— START —

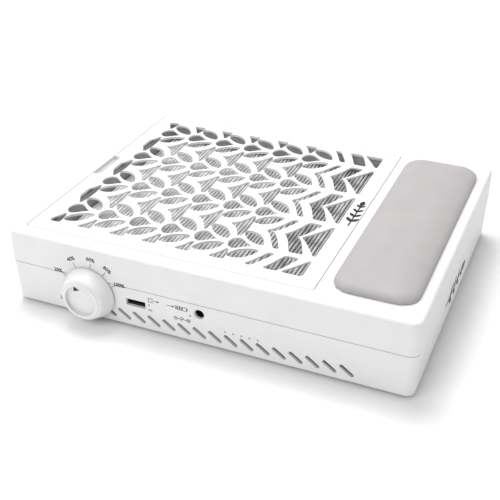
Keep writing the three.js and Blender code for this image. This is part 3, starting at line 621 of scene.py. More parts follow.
def taper(z):
    """How far the lower wall is drawn in at height z."""
    return LOWER_TAPER - (LOWER_TAPER - LOWER_STEP) * (z - CASE_FLOOR) / (BASE_HIGH.z - CASE_FLOOR)


LOWER_LEAN = math.atan2(LOWER_TAPER - LOWER_STEP, BASE_HIGH.z - CASE_FLOOR)


SLOT_COUNT = 16
SLOT_PITCH = 11.63 * MM
SLOT_FIRST = Vector((-73.3 * MM, 11 * MM))
SLOT_RUN = Vector((7.2 * MM, -5.4 * MM))
SLOT_WIDTH = 2.8 * MM
SLOT_DEPTH = 1.75 * WALL


def slot_cutters():
    cutters = []
    for surface, direction in ((FRONT, -1), (BACK, 1)):
        for i in range(SLOT_COUNT):
            start = (SLOT_FIRST.x + i * SLOT_PITCH, CASE_FLOOR + SLOT_FIRST.y)
            end = (start[0] + SLOT_RUN.x, start[1] + SLOT_RUN.y)
            outline = rounded_bar_outline(start, end, SLOT_WIDTH)
            inset = taper((start[1] + end[1]) / 2)
            cutters.append(flared_cutter("slot", outline, surface - direction * inset, SLOT_DEPTH,
                                         0.25 * MM, direction))
    return cutters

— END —

# SHORT EXERCISE
The data above must be returned in full, exactly as written.

# COMPLETE RESPONSE
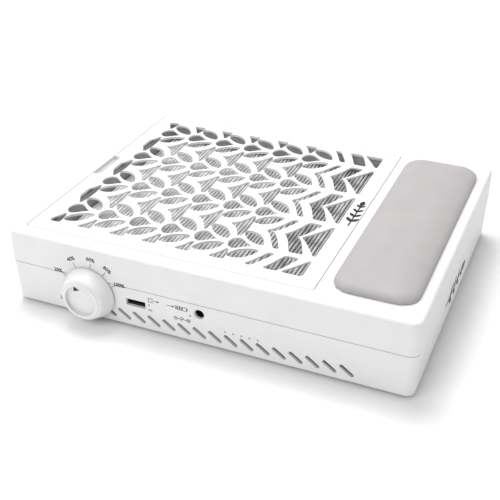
Keep writing the three.js and Blender code for this image. This is part 3, starting at line 621 of scene.py. More parts follow.
def taper(z):
    """How far the lower wall is drawn in at height z."""
    return LOWER_TAPER - (LOWER_TAPER - LOWER_STEP) * (z - CASE_FLOOR) / (BASE_HIGH.z - CASE_FLOOR)


LOWER_LEAN = math.atan2(LOWER_TAPER - LOWER_STEP, BASE_HIGH.z - CASE_FLOOR)


SLOT_COUNT = 16
SLOT_PITCH = 11.63 * MM
SLOT_FIRST = Vector((-73.3 * MM, 11 * MM))
SLOT_RUN = Vector((7.2 * MM, -5.4 * MM))
SLOT_WIDTH = 2.8 * MM
SLOT_DEPTH = 1.75 * WALL


def slot_cutters():
    cutters = []
    for surface, direction in ((FRONT, -1), (BACK, 1)):
        for i in range(SLOT_COUNT):
            start = (SLOT_FIRST.x + i * SLOT_PITCH, CASE_FLOOR + SLOT_FIRST.y)
            end = (start[0] + SLOT_RUN.x, start[1] + SLOT_RUN.y)
            outline = rounded_bar_outline(start, end, SLOT_WIDTH)
            inset = taper((start[1] + end[1]) / 2)
            cutters.append(flared_cutter("slot", outline, surface - direction * inset, SLOT_DEPTH,
                                         0.25 * MM, direction))
    return cutters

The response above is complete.